- CHALLENGE: Exactly the lines from the line with "Recreate this object" to the line with "BEAM_YAW = math.radians(30)" should be extracted, both included, with no other lines.

(Rows from a 3D modeling dataset)

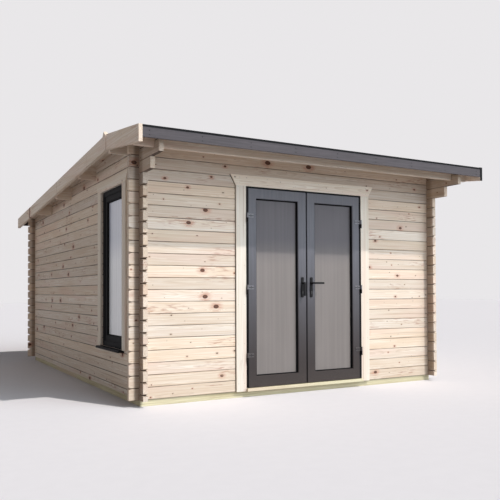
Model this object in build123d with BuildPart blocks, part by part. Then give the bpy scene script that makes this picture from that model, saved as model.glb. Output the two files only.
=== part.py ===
"""Garden office pod: a log cabin on bearers with an offset ridge, glazed double doors and a tall side window.

Millimetres. The origin is on the ground, in the middle of the walls' footprint.
X runs to the right, Y to the back and Z up. The doors face -Y.
"""

import os
from math import ceil, floor, radians, tan

from build123d import *

# Walls, measured between outer faces
wall_width = 3600
wall_depth = 4800
log_height = 112
log_thickness = 44
log_bevel = 6
log_stub = 100
tip_notch_height = 26
tip_notch_depth = 35

# Corbels: side wall rows that reach forward to carry the eave
lower_corbel_reach = 285
upper_corbel_reach = 490

# Base
bearer_height = 60
bearer_width = 60
bearer_inset = 15
joist_count = 9
floor_thickness = 28

# Roof
front_overhang = 600
rear_overhang = 180
side_overhang = 185
ridge_setback = 320
eave_height = 2419
front_pitch = 6.5
rear_pitch = 4.05
board_thickness = 19
cover_thickness = 4
fascia_thickness = 19
fascia_height = 95
barge_thickness = 34
barge_height = 147
barge_rise = 10
barge_gap = 20
ridge_nib_setback = 18
ridge_nib_height = 45
ridge_nib_length = 85
edge_trim_thickness = 3
edge_trim_drop = 14
edge_trim_width = 60

# Purlins and the beam under the front eave
purlin_thickness = 44
purlin_height = 145
purlin_spacing = 1100
purlin_count = 3

# Door opening, cut through the front wall
door_centre = 30
door_width = 1450
door_head = 2100
trim_thickness = 18
trim_width = 110
head_trim_height = 107
head_trim_flare = 60
threshold_projection = 30

# Door frame and leaves
frame_flange = 10
frame_setback = 8
frame_stop_width = 50
frame_stop_thickness = 30
leaf_gap = 6
leaf_thickness = 60
meeting_gap = 8
closing_bevel = 6
stile_width = 103
top_rail_width = 103
bottom_rail_width = 110
glass_setback = 34
glass_bite = 10
bead_bevel = 6

# Hinges, three to a leaf
hinge_heights = (391, 1068, 1785)
hinge_standoff = 14
knuckle_radius = 9
knuckle_length = 45
knuckle_gap = 1
pin_radius = 4
pin_clearance = 0.4
pin_reach = 35
flag_length = 75
flag_height = 40
flag_thickness = 4
tongue_width = 8

# Handles
handle_height = 1134
handle_offset = 52
plate_width = 30
plate_height = 210
plate_drop = 44
plate_thickness = 8
plate_corner = 10
lever_length = 125
lever_height = 20
lever_thickness = 11
lever_standoff = 34
neck_radius = 9
neck_clearance = 1
spindle_radius = 5
spindle_clearance = 1

# Window, in the left wall
window_front = 453
window_width = 715
window_sill = 480
window_head = 2110
window_frame_setback = 10
window_frame_face = 55
window_frame_depth = 60
sash_face = 62
sash_setback = 8
sash_depth = 44
window_glass_setback = 22
window_glass_thickness = 20
cill_projection = 45
cill_thickness = 22
cill_horn = 25

# Places that follow from the sizes above
side_shift = -log_height / 2
left_x = -wall_width / 2
right_x = wall_width / 2
front_y = -wall_depth / 2
back_y = wall_depth / 2
inner_left_x = left_x + log_thickness
inner_right_x = right_x - log_thickness
inner_front_y = front_y + log_thickness
inner_back_y = back_y - log_thickness
roof_half_width = wall_width / 2 + side_overhang
roof_front_y = front_y - front_overhang
roof_rear_y = back_y + rear_overhang
ridge_y = front_y + ridge_setback
ridge_height = eave_height + (ridge_y - roof_front_y) * tan(radians(front_pitch))
floor_top = bearer_height + floor_thickness
door_left_x = door_centre - door_width / 2
door_right_x = door_centre + door_width / 2
leaf_front_y = front_y - trim_thickness
leaf_back_y = leaf_front_y + leaf_thickness
leaf_bottom = floor_top + leaf_gap
leaf_height = door_head - frame_flange - leaf_gap - leaf_bottom
leaf_width = (door_width - meeting_gap) / 2 - frame_flange - leaf_gap
hinge_y = leaf_front_y - hinge_standoff
window_front_y = front_y + window_front
window_rear_y = window_front_y + window_width
window_face_x = left_x + window_frame_setback
corner_xs = (left_x + log_thickness / 2, right_x - log_thickness / 2)
front_corner_y = front_y + log_thickness / 2
back_corner_y = back_y - log_thickness / 2
side_start_y = front_y - log_stub
side_end_y = back_y + log_stub
eave_beam_y = front_y - upper_corbel_reach + log_stub + log_thickness / 2
purlin_ys = [ridge_y + purlin_spacing * (step + 1) for step in range(purlin_count)]


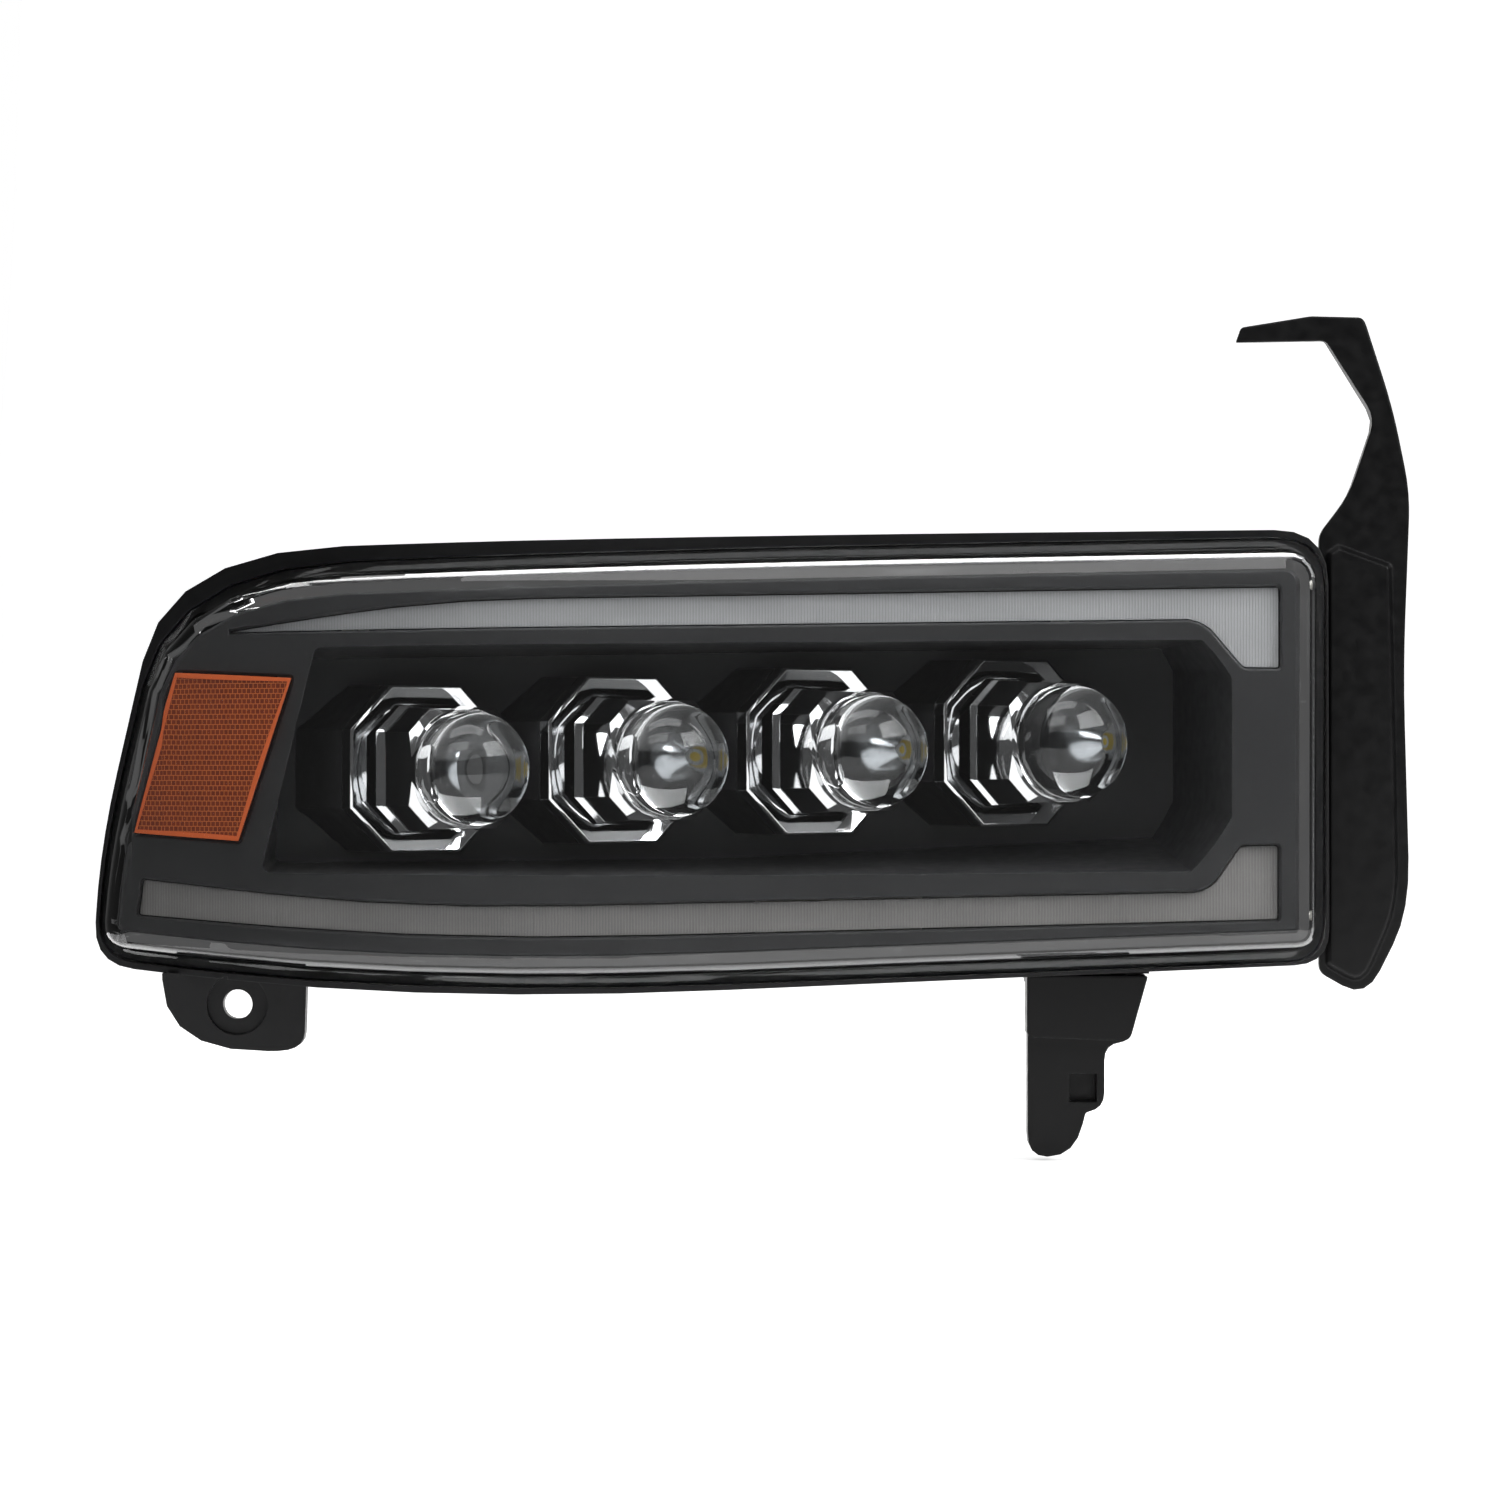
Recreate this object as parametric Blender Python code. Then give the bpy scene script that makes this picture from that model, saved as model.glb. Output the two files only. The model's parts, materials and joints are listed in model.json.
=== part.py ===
"""Four-projector car headlight assembly, outboard end at -X, beam to the front at -Y, +Z up, metres.

The origin is the centre of the flat datum pad on the back of the housing, which rests on the car's panel.
The clear cover faces -Y and sweeps back round the car's corner at its -X end. The projectors look along the
beam, which is turned BEAM_YAW from the cover's own direction. They sit on a carrier that tilts on two ball
studs and is pushed by a ball-ended screw, which a gear nut and a hex-headed pinion move from outside.
"""

import math

import bmesh
import bpy
from mathutils import Matrix, Vector

mm = 0.001

# Driving dimensions
REAR_Y = -25 * mm  # outside of the housing's back wall
WALL = 2.5 * mm
GAP = 0.4 * mm  # between pieces that touch
SWEEP_START = -60 * mm  # the cover is flat to the right of this X and sweeps back to the left of it
SWEEP_RADIUS = 250 * mm
SLICE = 13.2 * mm  # width of the flat strips that follow the sweep
BEAM_YAW = math.radians(30)

PROJECTORS = 4
PROJECTOR_PITCH = 73.5 * mm
FIRST_RING = Vector((-122.5, -98, -7.0)) * mm  # centre of the outboard octagonal ring
ROW_RISE = 3.25 * mm  # each projector sits this much higher than its outboard neighbour
RING_HALF = 31.2 * mm
RING_CHAMFER = 16.6 * mm
LENS_R = 20.9 * mm
RING_CENTRES = [FIRST_RING + Vector((PROJECTOR_PITCH * i, 0, ROW_RISE * i)) for i in range(PROJECTORS)]

FLOOR_Y = -76 * mm  # front of the pocket's floor in the bezel
PIVOT_Y = -60 * mm
PIVOT_Z = 45 * mm
PIVOT_XS = (-150 * mm, 118 * mm)
BALL_R = 4.5 * mm
SOCKET_R = 4.8 * mm
ADJUSTER = Vector((30, -60, -45)) * mm  # centre of the adjuster's ball

GEAR_MODULE = 1.5 * mm
GEAR_TEETH = 24
PINION_TEETH = 12
GEAR_FRONT, GEAR_REAR = -46 * mm, -38 * mm
PINION_X = ADJUSTER.x + GEAR_MODULE * (GEAR_TEETH + PINION_TEETH) / 2

CAP_XS = (-100 * mm, 72 * mm)
NECK_R = 33 * mm
LUG_TURN = 92  # degrees

DRIVER_BOX = ((122, -24.6, -26), (190, -9, 30))  # millimetres
TAB_FRONT, TAB_REAR = -76 * mm, -66 * mm
TAB_HOLE = Vector((-194.5, 0, -96.5)) * mm
LEG_FRONT, LEG_REAR = -106 * mm, -94 * mm
ARM_FRONT, ARM_REAR = -108 * mm, -104.5 * mm
DRIVER_SCREWS = [(118 * mm, 2 * mm), (194 * mm, 2 * mm)]  # X and Z
BRACKET_POSTS = [(8 * mm, -64 * mm), (8 * mm, -28 * mm)]  # X and Z of the adjuster bracket's feet
LEG_SCREW_XS = (111 * mm, 139 * mm)
LEG_SCREW_Y = -87.5 * mm
ARM_SCREW_ZS = (-52 * mm, 52 * mm)
ARM_SCREW_Y = -95 * mm

# Outlines in X and Z, millimetres: corner, length rounded off before it and after it, and roundness,
# from 1 for a curve to 0 for a straight chamfer. All of the cover's family have the same seven corners.
COVER = [(-220, 67.5, 45, 72, 1), (4, 74.5, 90, 90, 1), (212.3, 78.3, 18, 18, 1), (212, -77.5, 13, 13, 1),
         (-108, -90, 100, 90, 1), (-251.5, -79.5, 17, 15, 1), (-248, -38, 24, 30, 1)]
RIM = [(-221.3, 74.5, 42, 70, 1), (4, 79.3, 90, 90, 1), (213.5, 81.5, 20, 20, 1), (214, -79, 13, 13, 1),
       (-108, -93, 100, 90, 1), (-253.5, -82.5, 18, 16, 1), (-250.5, -38, 25, 30, 1)]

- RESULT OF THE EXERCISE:
Recreate this object as parametric Blender Python code. Then give the bpy scene script that makes this picture from that model, saved as model.glb. Output the two files only. The model's parts, materials and joints are listed in model.json.
=== part.py ===
"""Four-projector car headlight assembly, outboard end at -X, beam to the front at -Y, +Z up, metres.

The origin is the centre of the flat datum pad on the back of the housing, which rests on the car's panel.
The clear cover faces -Y and sweeps back round the car's corner at its -X end. The projectors look along the
beam, which is turned BEAM_YAW from the cover's own direction. They sit on a carrier that tilts on two ball
studs and is pushed by a ball-ended screw, which a gear nut and a hex-headed pinion move from outside.
"""

import math

import bmesh
import bpy
from mathutils import Matrix, Vector

mm = 0.001

# Driving dimensions
REAR_Y = -25 * mm  # outside of the housing's back wall
WALL = 2.5 * mm
GAP = 0.4 * mm  # between pieces that touch
SWEEP_START = -60 * mm  # the cover is flat to the right of this X and sweeps back to the left of it
SWEEP_RADIUS = 250 * mm
SLICE = 13.2 * mm  # width of the flat strips that follow the sweep
BEAM_YAW = math.radians(30)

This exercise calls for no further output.